OBJECTIVE. Extract the complete listing and repeat it word for word.

━━ RAW DATA ━━

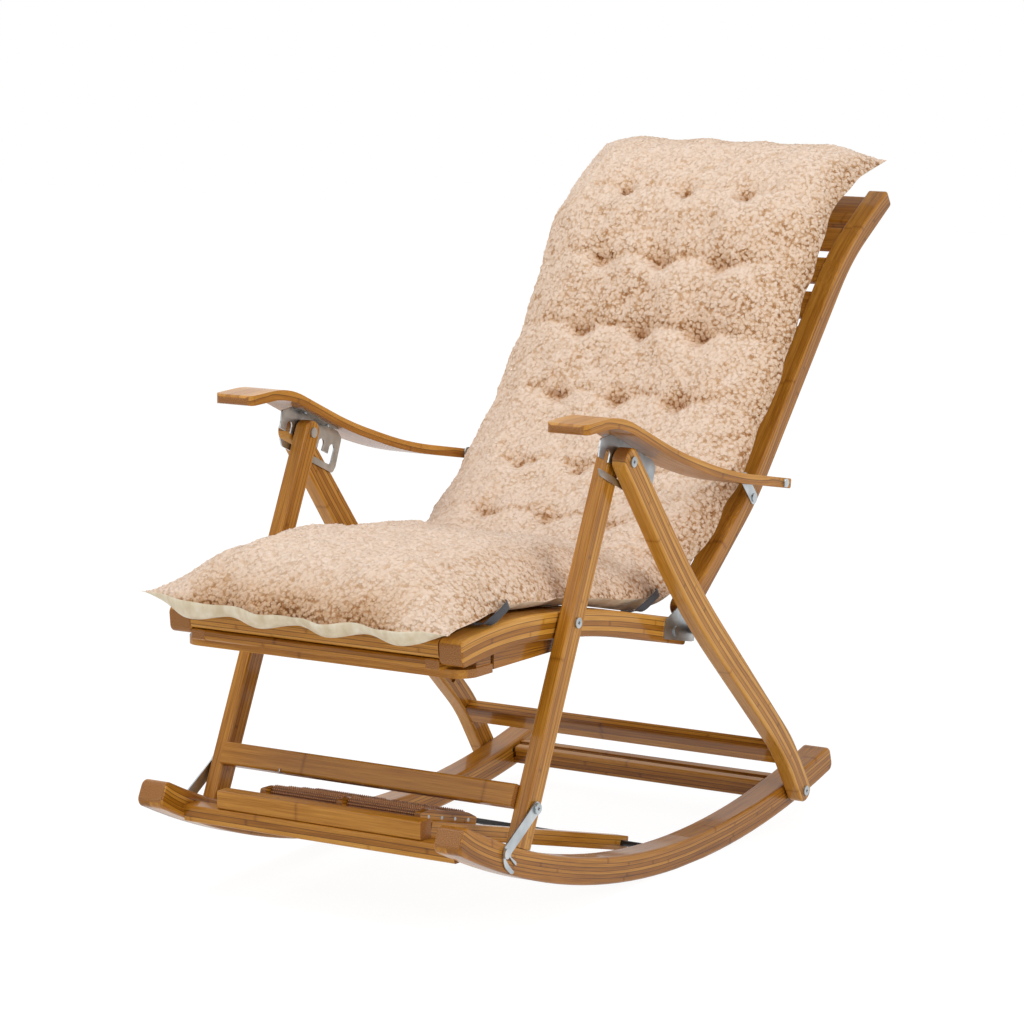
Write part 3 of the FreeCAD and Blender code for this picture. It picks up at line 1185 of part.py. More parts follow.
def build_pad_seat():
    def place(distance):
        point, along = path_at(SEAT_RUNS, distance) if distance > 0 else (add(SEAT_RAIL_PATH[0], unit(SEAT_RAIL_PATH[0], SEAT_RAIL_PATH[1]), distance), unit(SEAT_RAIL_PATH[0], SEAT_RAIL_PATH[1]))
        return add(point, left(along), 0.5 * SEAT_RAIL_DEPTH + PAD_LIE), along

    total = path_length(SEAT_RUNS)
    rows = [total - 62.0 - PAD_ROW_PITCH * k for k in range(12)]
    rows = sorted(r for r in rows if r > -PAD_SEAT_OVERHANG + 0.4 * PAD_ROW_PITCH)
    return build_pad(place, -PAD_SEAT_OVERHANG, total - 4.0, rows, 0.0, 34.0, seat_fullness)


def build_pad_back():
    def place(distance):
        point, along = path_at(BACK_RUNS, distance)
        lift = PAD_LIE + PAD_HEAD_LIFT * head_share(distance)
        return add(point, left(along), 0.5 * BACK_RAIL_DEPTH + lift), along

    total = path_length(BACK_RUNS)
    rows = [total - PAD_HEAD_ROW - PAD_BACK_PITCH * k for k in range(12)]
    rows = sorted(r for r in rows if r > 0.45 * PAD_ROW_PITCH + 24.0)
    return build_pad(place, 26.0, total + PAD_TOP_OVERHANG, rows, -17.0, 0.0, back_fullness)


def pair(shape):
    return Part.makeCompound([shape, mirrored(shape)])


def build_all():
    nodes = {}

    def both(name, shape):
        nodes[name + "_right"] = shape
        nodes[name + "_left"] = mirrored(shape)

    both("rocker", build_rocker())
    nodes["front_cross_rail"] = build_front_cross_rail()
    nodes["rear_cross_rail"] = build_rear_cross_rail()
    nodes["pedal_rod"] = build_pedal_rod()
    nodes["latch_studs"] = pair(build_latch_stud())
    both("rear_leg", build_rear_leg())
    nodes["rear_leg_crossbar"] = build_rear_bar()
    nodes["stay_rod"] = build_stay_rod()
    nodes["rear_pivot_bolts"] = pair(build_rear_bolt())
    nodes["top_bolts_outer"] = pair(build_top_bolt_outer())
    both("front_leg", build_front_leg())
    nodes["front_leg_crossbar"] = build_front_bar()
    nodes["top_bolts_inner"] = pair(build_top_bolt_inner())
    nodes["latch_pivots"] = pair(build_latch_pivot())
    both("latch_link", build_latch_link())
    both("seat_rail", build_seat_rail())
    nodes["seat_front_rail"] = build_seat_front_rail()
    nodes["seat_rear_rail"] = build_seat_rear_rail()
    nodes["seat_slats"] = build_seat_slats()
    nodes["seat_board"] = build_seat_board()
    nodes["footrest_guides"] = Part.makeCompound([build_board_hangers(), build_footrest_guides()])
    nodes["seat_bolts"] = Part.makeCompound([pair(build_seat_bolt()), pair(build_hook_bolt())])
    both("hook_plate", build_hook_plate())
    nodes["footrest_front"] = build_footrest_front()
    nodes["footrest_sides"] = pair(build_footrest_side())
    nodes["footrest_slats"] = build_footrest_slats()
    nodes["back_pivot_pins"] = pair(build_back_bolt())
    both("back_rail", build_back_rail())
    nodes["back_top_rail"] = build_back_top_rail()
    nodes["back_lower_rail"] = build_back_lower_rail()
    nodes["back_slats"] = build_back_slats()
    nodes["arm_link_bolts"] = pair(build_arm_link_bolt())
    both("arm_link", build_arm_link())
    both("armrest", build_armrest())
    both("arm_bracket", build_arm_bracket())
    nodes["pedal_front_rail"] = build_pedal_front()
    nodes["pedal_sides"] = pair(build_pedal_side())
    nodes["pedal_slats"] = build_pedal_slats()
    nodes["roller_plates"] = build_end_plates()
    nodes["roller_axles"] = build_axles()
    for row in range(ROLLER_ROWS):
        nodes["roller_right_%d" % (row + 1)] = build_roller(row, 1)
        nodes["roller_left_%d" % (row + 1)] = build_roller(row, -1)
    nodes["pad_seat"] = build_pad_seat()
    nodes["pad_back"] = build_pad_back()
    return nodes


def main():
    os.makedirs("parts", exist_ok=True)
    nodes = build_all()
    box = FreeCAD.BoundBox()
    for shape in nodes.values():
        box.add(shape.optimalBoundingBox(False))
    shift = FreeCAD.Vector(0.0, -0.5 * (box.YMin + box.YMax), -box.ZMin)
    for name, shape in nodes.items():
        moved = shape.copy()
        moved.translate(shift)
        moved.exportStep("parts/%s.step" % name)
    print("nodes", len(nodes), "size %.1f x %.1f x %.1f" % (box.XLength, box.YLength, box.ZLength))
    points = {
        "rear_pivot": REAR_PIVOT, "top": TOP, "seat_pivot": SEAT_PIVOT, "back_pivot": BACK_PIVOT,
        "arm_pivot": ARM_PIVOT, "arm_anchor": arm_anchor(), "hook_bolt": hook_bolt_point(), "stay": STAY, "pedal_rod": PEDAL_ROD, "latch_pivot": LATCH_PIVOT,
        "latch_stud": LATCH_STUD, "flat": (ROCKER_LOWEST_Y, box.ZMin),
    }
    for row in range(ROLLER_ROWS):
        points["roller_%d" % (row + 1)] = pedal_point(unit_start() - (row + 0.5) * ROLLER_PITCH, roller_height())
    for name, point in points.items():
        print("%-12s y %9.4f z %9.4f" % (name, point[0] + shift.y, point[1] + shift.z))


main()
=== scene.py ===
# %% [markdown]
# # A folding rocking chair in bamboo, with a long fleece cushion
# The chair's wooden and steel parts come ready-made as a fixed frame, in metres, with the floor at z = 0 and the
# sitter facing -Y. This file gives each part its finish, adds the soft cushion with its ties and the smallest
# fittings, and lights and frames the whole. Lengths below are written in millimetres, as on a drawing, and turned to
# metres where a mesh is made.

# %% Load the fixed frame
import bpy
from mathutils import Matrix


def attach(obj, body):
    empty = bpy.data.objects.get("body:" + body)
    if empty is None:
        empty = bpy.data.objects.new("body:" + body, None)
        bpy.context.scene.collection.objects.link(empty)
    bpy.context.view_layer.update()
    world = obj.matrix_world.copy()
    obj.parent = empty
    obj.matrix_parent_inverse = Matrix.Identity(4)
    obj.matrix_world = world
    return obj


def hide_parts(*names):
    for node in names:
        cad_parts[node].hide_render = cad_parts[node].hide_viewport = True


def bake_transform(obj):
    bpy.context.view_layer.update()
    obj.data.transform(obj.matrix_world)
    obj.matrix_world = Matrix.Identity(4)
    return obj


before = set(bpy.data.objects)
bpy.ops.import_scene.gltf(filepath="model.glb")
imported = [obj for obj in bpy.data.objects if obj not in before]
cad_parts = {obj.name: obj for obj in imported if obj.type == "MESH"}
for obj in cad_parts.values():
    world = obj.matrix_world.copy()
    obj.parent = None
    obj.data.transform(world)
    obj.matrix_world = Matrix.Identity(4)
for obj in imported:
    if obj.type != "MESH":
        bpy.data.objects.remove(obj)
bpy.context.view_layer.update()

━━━

FINAL RESULT.
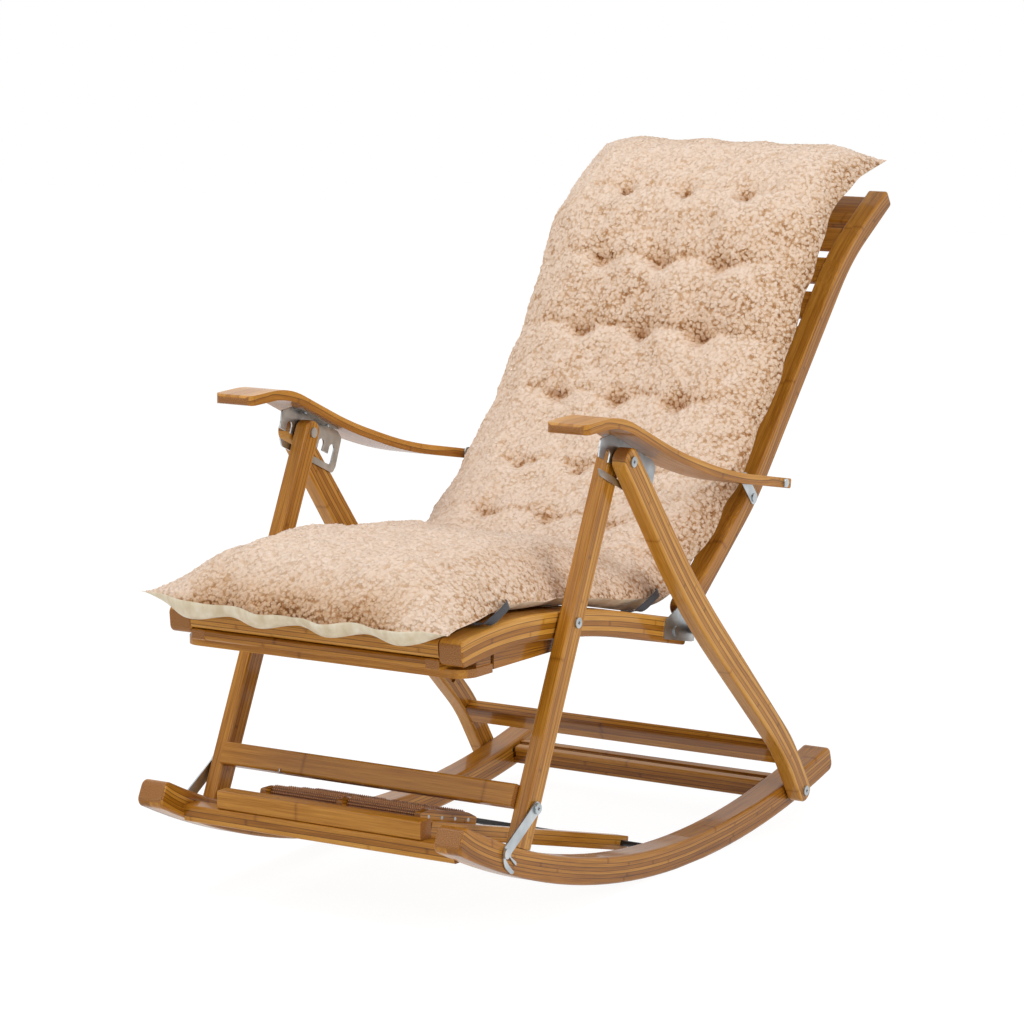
Write part 3 of the FreeCAD and Blender code for this picture. It picks up at line 1185 of part.py. More parts follow.
def build_pad_seat():
    def place(distance):
        point, along = path_at(SEAT_RUNS, distance) if distance > 0 else (add(SEAT_RAIL_PATH[0], unit(SEAT_RAIL_PATH[0], SEAT_RAIL_PATH[1]), distance), unit(SEAT_RAIL_PATH[0], SEAT_RAIL_PATH[1]))
        return add(point, left(along), 0.5 * SEAT_RAIL_DEPTH + PAD_LIE), along

    total = path_length(SEAT_RUNS)
    rows = [total - 62.0 - PAD_ROW_PITCH * k for k in range(12)]
    rows = sorted(r for r in rows if r > -PAD_SEAT_OVERHANG + 0.4 * PAD_ROW_PITCH)
    return build_pad(place, -PAD_SEAT_OVERHANG, total - 4.0, rows, 0.0, 34.0, seat_fullness)


def build_pad_back():
    def place(distance):
        point, along = path_at(BACK_RUNS, distance)
        lift = PAD_LIE + PAD_HEAD_LIFT * head_share(distance)
        return add(point, left(along), 0.5 * BACK_RAIL_DEPTH + lift), along

    total = path_length(BACK_RUNS)
    rows = [total - PAD_HEAD_ROW - PAD_BACK_PITCH * k for k in range(12)]
    rows = sorted(r for r in rows if r > 0.45 * PAD_ROW_PITCH + 24.0)
    return build_pad(place, 26.0, total + PAD_TOP_OVERHANG, rows, -17.0, 0.0, back_fullness)


def pair(shape):
    return Part.makeCompound([shape, mirrored(shape)])


def build_all():
    nodes = {}

    def both(name, shape):
        nodes[name + "_right"] = shape
        nodes[name + "_left"] = mirrored(shape)

    both("rocker", build_rocker())
    nodes["front_cross_rail"] = build_front_cross_rail()
    nodes["rear_cross_rail"] = build_rear_cross_rail()
    nodes["pedal_rod"] = build_pedal_rod()
    nodes["latch_studs"] = pair(build_latch_stud())
    both("rear_leg", build_rear_leg())
    nodes["rear_leg_crossbar"] = build_rear_bar()
    nodes["stay_rod"] = build_stay_rod()
    nodes["rear_pivot_bolts"] = pair(build_rear_bolt())
    nodes["top_bolts_outer"] = pair(build_top_bolt_outer())
    both("front_leg", build_front_leg())
    nodes["front_leg_crossbar"] = build_front_bar()
    nodes["top_bolts_inner"] = pair(build_top_bolt_inner())
    nodes["latch_pivots"] = pair(build_latch_pivot())
    both("latch_link", build_latch_link())
    both("seat_rail", build_seat_rail())
    nodes["seat_front_rail"] = build_seat_front_rail()
    nodes["seat_rear_rail"] = build_seat_rear_rail()
    nodes["seat_slats"] = build_seat_slats()
    nodes["seat_board"] = build_seat_board()
    nodes["footrest_guides"] = Part.makeCompound([build_board_hangers(), build_footrest_guides()])
    nodes["seat_bolts"] = Part.makeCompound([pair(build_seat_bolt()), pair(build_hook_bolt())])
    both("hook_plate", build_hook_plate())
    nodes["footrest_front"] = build_footrest_front()
    nodes["footrest_sides"] = pair(build_footrest_side())
    nodes["footrest_slats"] = build_footrest_slats()
    nodes["back_pivot_pins"] = pair(build_back_bolt())
    both("back_rail", build_back_rail())
    nodes["back_top_rail"] = build_back_top_rail()
    nodes["back_lower_rail"] = build_back_lower_rail()
    nodes["back_slats"] = build_back_slats()
    nodes["arm_link_bolts"] = pair(build_arm_link_bolt())
    both("arm_link", build_arm_link())
    both("armrest", build_armrest())
    both("arm_bracket", build_arm_bracket())
    nodes["pedal_front_rail"] = build_pedal_front()
    nodes["pedal_sides"] = pair(build_pedal_side())
    nodes["pedal_slats"] = build_pedal_slats()
    nodes["roller_plates"] = build_end_plates()
    nodes["roller_axles"] = build_axles()
    for row in range(ROLLER_ROWS):
        nodes["roller_right_%d" % (row + 1)] = build_roller(row, 1)
        nodes["roller_left_%d" % (row + 1)] = build_roller(row, -1)
    nodes["pad_seat"] = build_pad_seat()
    nodes["pad_back"] = build_pad_back()
    return nodes


def main():
    os.makedirs("parts", exist_ok=True)
    nodes = build_all()
    box = FreeCAD.BoundBox()
    for shape in nodes.values():
        box.add(shape.optimalBoundingBox(False))
    shift = FreeCAD.Vector(0.0, -0.5 * (box.YMin + box.YMax), -box.ZMin)
    for name, shape in nodes.items():
        moved = shape.copy()
        moved.translate(shift)
        moved.exportStep("parts/%s.step" % name)
    print("nodes", len(nodes), "size %.1f x %.1f x %.1f" % (box.XLength, box.YLength, box.ZLength))
    points = {
        "rear_pivot": REAR_PIVOT, "top": TOP, "seat_pivot": SEAT_PIVOT, "back_pivot": BACK_PIVOT,
        "arm_pivot": ARM_PIVOT, "arm_anchor": arm_anchor(), "hook_bolt": hook_bolt_point(), "stay": STAY, "pedal_rod": PEDAL_ROD, "latch_pivot": LATCH_PIVOT,
        "latch_stud": LATCH_STUD, "flat": (ROCKER_LOWEST_Y, box.ZMin),
    }
    for row in range(ROLLER_ROWS):
        points["roller_%d" % (row + 1)] = pedal_point(unit_start() - (row + 0.5) * ROLLER_PITCH, roller_height())
    for name, point in points.items():
        print("%-12s y %9.4f z %9.4f" % (name, point[0] + shift.y, point[1] + shift.z))


main()
=== scene.py ===
# %% [markdown]
# # A folding rocking chair in bamboo, with a long fleece cushion
# The chair's wooden and steel parts come ready-made as a fixed frame, in metres, with the floor at z = 0 and the
# sitter facing -Y. This file gives each part its finish, adds the soft cushion with its ties and the smallest
# fittings, and lights and frames the whole. Lengths below are written in millimetres, as on a drawing, and turned to
# metres where a mesh is made.

# %% Load the fixed frame
import bpy
from mathutils import Matrix


def attach(obj, body):
    empty = bpy.data.objects.get("body:" + body)
    if empty is None:
        empty = bpy.data.objects.new("body:" + body, None)
        bpy.context.scene.collection.objects.link(empty)
    bpy.context.view_layer.update()
    world = obj.matrix_world.copy()
    obj.parent = empty
    obj.matrix_parent_inverse = Matrix.Identity(4)
    obj.matrix_world = world
    return obj


def hide_parts(*names):
    for node in names:
        cad_parts[node].hide_render = cad_parts[node].hide_viewport = True


def bake_transform(obj):
    bpy.context.view_layer.update()
    obj.data.transform(obj.matrix_world)
    obj.matrix_world = Matrix.Identity(4)
    return obj


before = set(bpy.data.objects)
bpy.ops.import_scene.gltf(filepath="model.glb")
imported = [obj for obj in bpy.data.objects if obj not in before]
cad_parts = {obj.name: obj for obj in imported if obj.type == "MESH"}
for obj in cad_parts.values():
    world = obj.matrix_world.copy()
    obj.parent = None
    obj.data.transform(world)
    obj.matrix_world = Matrix.Identity(4)
for obj in imported:
    if obj.type != "MESH":
        bpy.data.objects.remove(obj)
bpy.context.view_layer.update()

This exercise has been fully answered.